Przedstawiciel Rodzin Katyńskich Roman Skąpski zaapelował do uczestników uroczystości, by nie łączyć katastrofy smoleńskiej i zbrodni katyńskiej. Brat stryjeczny Andrzeja Sariusz-Skąpskiego, który zginął w katastrofie smoleńskiej, powiedział podczas uroczystości z udziałem rodzin ofiar wypadku, że oba miejsca są równie daleko od kraju i w obu zginęła polska elita, ale więcej podobieństw nie ma.
"Nie potrzeba krzyku"
Roman Skąpski przypomniał, że Rodziny Katyńskie od lat czekają na ujawnienie szczegółów zbrodni i dodał, że efekty tego oczekiwania są dobre. Przekonywał, że w tej sprawie nie potrzeba krzyku, agresji i złych emocji. - Nie potrzeba go ani ofiarom zbrodni w Katyniu, ani katastrofy w Smoleńsku, ani Rodzinom Katyńskim - mówił Skąpski.
Wspomniał też, że na cmentarzu leży czterech członków jego rodziny. Zaapelował też, by na cmentarz w Katyniu przyjeżdzać indywidualnie oraz modlić się w ciszy i w zadumie. Zabrzmiał Dzwon Pamięci, odegrano sygnał 'Śpij kolego".
REKLAMA
Uroczystości w Katyniu są częścią sobotniej pielgrzymki bliskich ofiar katastrofy do Smoleńska. Patronat nad pielgrzymką, podobnie jak pół roku temu, objęła pierwsza dama Anna Komorowska. W październiku w Smoleńsku i Katyniu wraz z rodzinami ofiar i Anną Komorowską była także żona prezydenta Rosji Swietłana Miedwiediewa.
Cmentarz w Katyniu to - obok Miednoje i Charkowa - największe miejsce pamięci o zbrodni katyńskiej. W czerwcu 1995 roku w 55. rocznicę zbrodni katyńskiej prezydent Lech Wałęsa wmurował w Katyniu akt erekcyjny i poświęcony przez papieża Jana Pawła II kamień węgielny pod budowę cmentarza.
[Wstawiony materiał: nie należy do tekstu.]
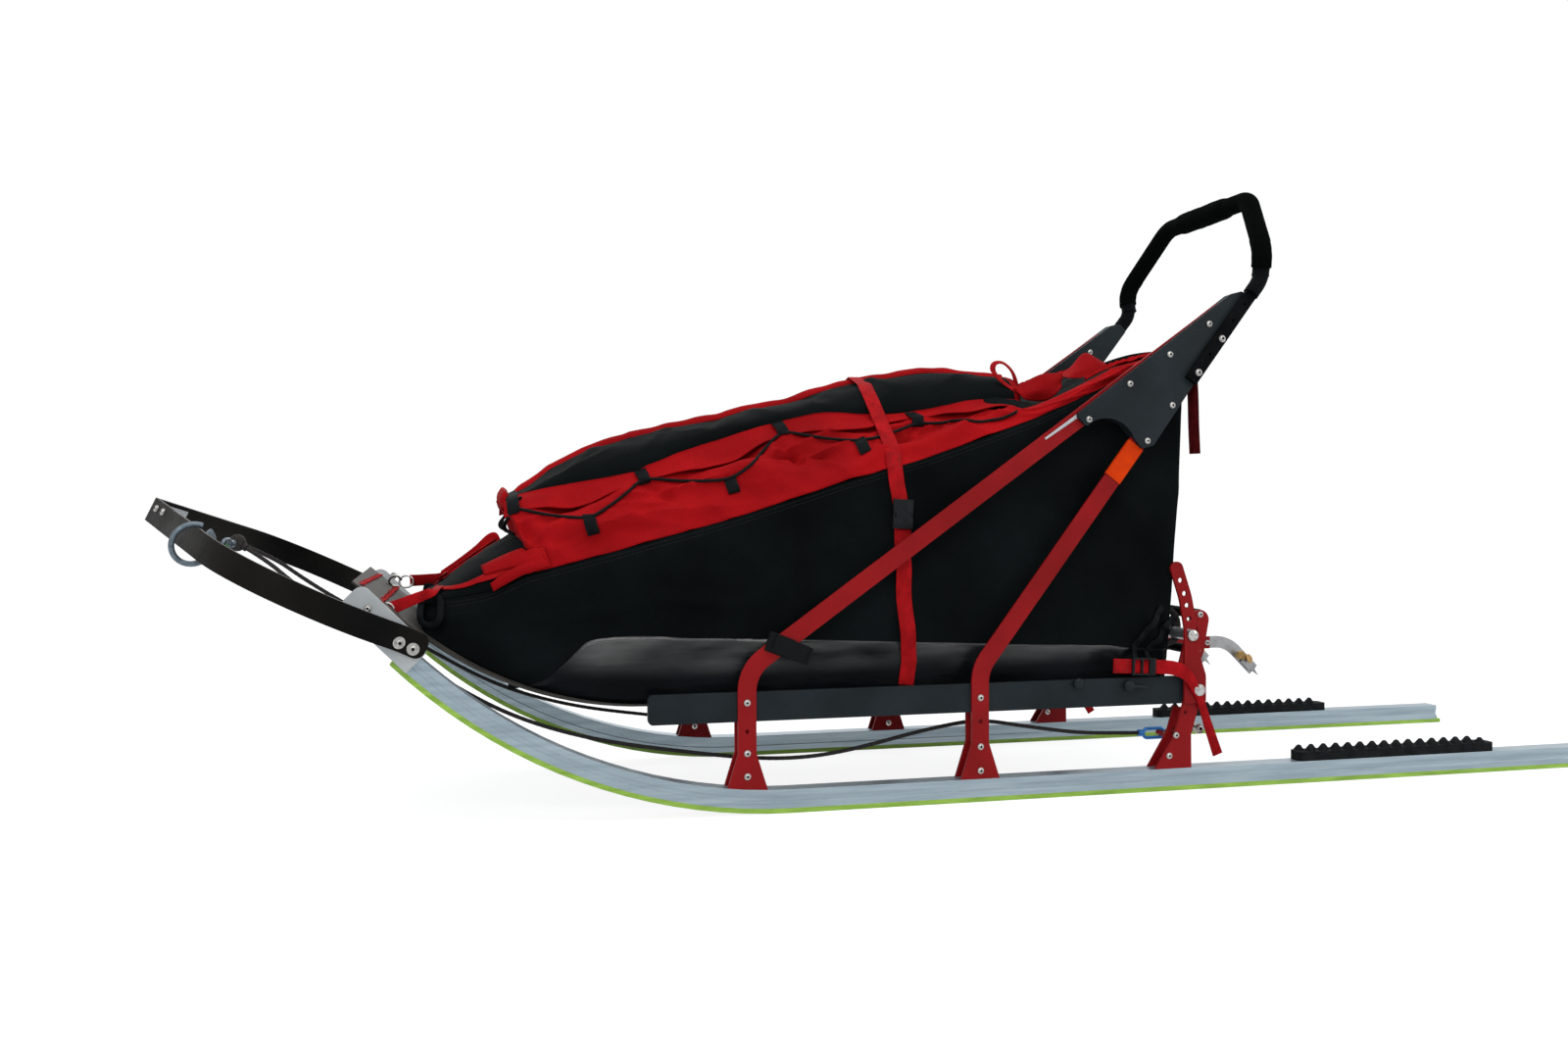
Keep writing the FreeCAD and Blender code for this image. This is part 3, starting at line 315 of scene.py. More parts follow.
# Each spot is a place along the sled, across it for the left and for the right rope, and a height.
bridle_spots = [
    (-0.3415, 0.205, -0.205, 0.091), (-0.2845, 0.2045, -0.2035, 0.093), (-0.2295, 0.204, -0.202, 0.096),
    (-0.1745, 0.204, -0.202, 0.104), (-0.1195, 0.2035, -0.2005, 0.113), (-0.0665, 0.2035, -0.2005, 0.123),
    (-0.0265, 0.2035, -0.2005, 0.125), (0.0285, 0.203, -0.199, 0.117), (0.0815, 0.203, -0.199, 0.107),
    (0.1355, 0.2025, -0.1975, 0.095), (0.1915, 0.2025, -0.1975, 0.084), (0.2485, 0.2025, -0.1975, 0.077),
    (0.3075, 0.202, -0.196, 0.076), (0.3685, 0.2016, -0.1944, 0.081), (0.4285, 0.2006, -0.1914, 0.089),
    (0.4855, 0.1991, -0.1869, 0.098), (0.5415, 0.1971, -0.1809, 0.107), (0.5975, 0.1947, -0.1733, 0.118),
    (0.6515, 0.1922, -0.1658, 0.132), (0.7035, 0.1892, -0.1568, 0.149), (0.7535, 0.1853, -0.1447, 0.17),
    (0.8015, 0.1809, -0.1311, 0.196), (0.8475, 0.1754, -0.1146, 0.225), (0.8935, 0.169, -0.095, 0.255),
    (0.9405, 0.1622, -0.0738, 0.286), (0.9885, 0.1548, -0.0512, 0.317), (1.0355, 0.1459, -0.0241, 0.349),
    (1.0765, 0.1365, 0.0045, 0.381), (1.1105, 0.1272, 0.0332, 0.411)]
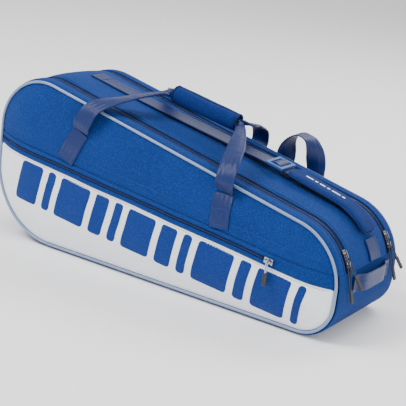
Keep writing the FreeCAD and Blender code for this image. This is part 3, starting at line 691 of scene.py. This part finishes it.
def panel_stitching(side, word):
    """Topstitch beside the band's seams and one row above them, over the pocket's mouth."""
    runs = []
    for v, lift, start, end in ((15.5, -0.1, -366, 352), (-15.5, -0.1, -366, 358), (9.2, 1.2, -368, 352),
                                (-9.2, 1.1, -368, 358), (31, 0.1, -362, 338)):
        x = np.linspace(start, end, 160)
        z = zip_line(x, v)
        runs.append((on_panel(x, z, side, lift), panel_normals(x, z, side)))
    stitches(word + "_panel_stitch", runs, word + "_cover")
    if side == FRONT:
        x = np.linspace(-352, SLIDER_X - 6, 200)
        z = zip_line(x, 0)
        path, normals = on_panel(x, z, side, -1.0), panel_normals(x, z, side)
        for label, way in (("upper", 1), ("lower", -1)):
            piece = pocket_teeth("pocket_coil_" + label, path, normals, way)
            settle(piece, "front_cover", "zip_tape")


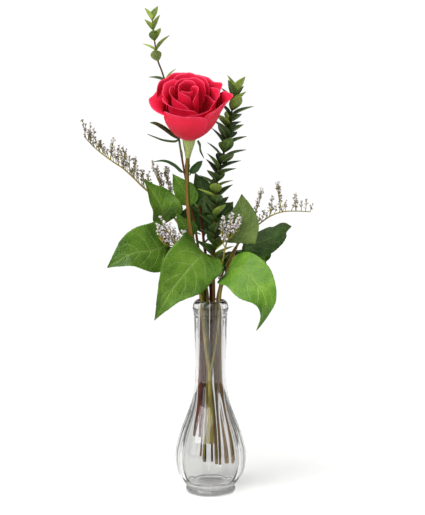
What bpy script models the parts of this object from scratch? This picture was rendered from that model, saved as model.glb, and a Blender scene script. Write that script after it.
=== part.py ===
"""A single rose in a fluted glass bud vase, with salal leaves, myrtle sprigs and sea-lavender.

Metres, +Z up. The origin is the centre of the vase's flat base, on the vase's axis, and the rose
faces -Y. Lengths below are in millimetres, and MM turns them into metres.
"""
import math

import bmesh
import bpy
from mathutils import Vector

MM = 0.001
GAP = 0.35  # clear space between pieces that nearly touch

# ---- driving dimensions, mm ----------------------------------------------------------------------
VASE_STEPS = 36
FLUTES = 12
FLUTE_DEPTH = 0.9
GLASS_WALL = 2.7
FLOOR_THICKNESS = 7.5
# outer profile of the vase: (radius, height) from the lip down to the foot
VASE_OUTSIDE = [
    (14.4, 203.0), (16.4, 201.6), (18.3, 197.5), (18.4, 192.5), (17.3, 187.0), (17.0, 180.0),
    (16.6, 160.0), (16.2, 135.0), (16.5, 118.0), (18.6, 102.0), (22.6, 88.0), (27.6, 75.0),
    (32.6, 61.0), (36.2, 47.0), (37.0, 38.0), (36.3, 28.0), (33.6, 18.5), (28.5, 11.0),
    (23.8, 7.6), (25.6, 5.2), (26.2, 2.6), (25.0, 0.5), (24.0, 0.0),
]
NECK_BORE = 13.4  # inner radius of the neck, from the lip down to where the bulb opens
# inner profile below the neck: (radius, height)
VASE_INSIDE = [
    (13.4, 120.0), (15.6, 102.0), (19.6, 88.0), (24.6, 75.0), (29.4, 61.0), (32.8, 47.0),
    (33.6, 38.0), (32.8, 28.0), (29.4, 18.5), (23.0, 11.6), (14.0, 8.4), (0.0, 7.5),
]

ROSE_BASE = Vector((-21.5, -14.0, 372.5))  # where the petals join the hip
ROSE_LEAN = math.radians(28.0)  # the head leans towards -Y by this much
PETAL_THICKNESS = 0.7
LEAF_THICKNESS = 0.7
BLADE_START = 0.14  # the share of a salal leaf's length that is its stalk
WIDEST_AT = 0.36  # where along the blade a leaf is widest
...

Rozpisując konkurs na pomnik ówczesny przewodniczący Rady Ochrony Pamięci Walki i Męczeństwa Andrzej Przewoźnik napisał, że Katyń to nie tylko sprawa pojedynczego człowieka, stowarzyszenia czy środowiska, ale sprawa narodowa. "To sprawa, która wymaga od nas wyzbycia się egoistycznego patrzenia i działania, sprawa będąca zobowiązaniem każdego z nas z osobna i władz wolnej suwerennej Rzeczpospolitej. Budowa cmentarzy w tamtych miejscach to dług spłacony przez Polskę tym, którzy na zawsze pozostają w rosyjskiej i ukraińskiej ziemi" - napisał Przewoźnik, który zginął w katastrofie smoleńskiej.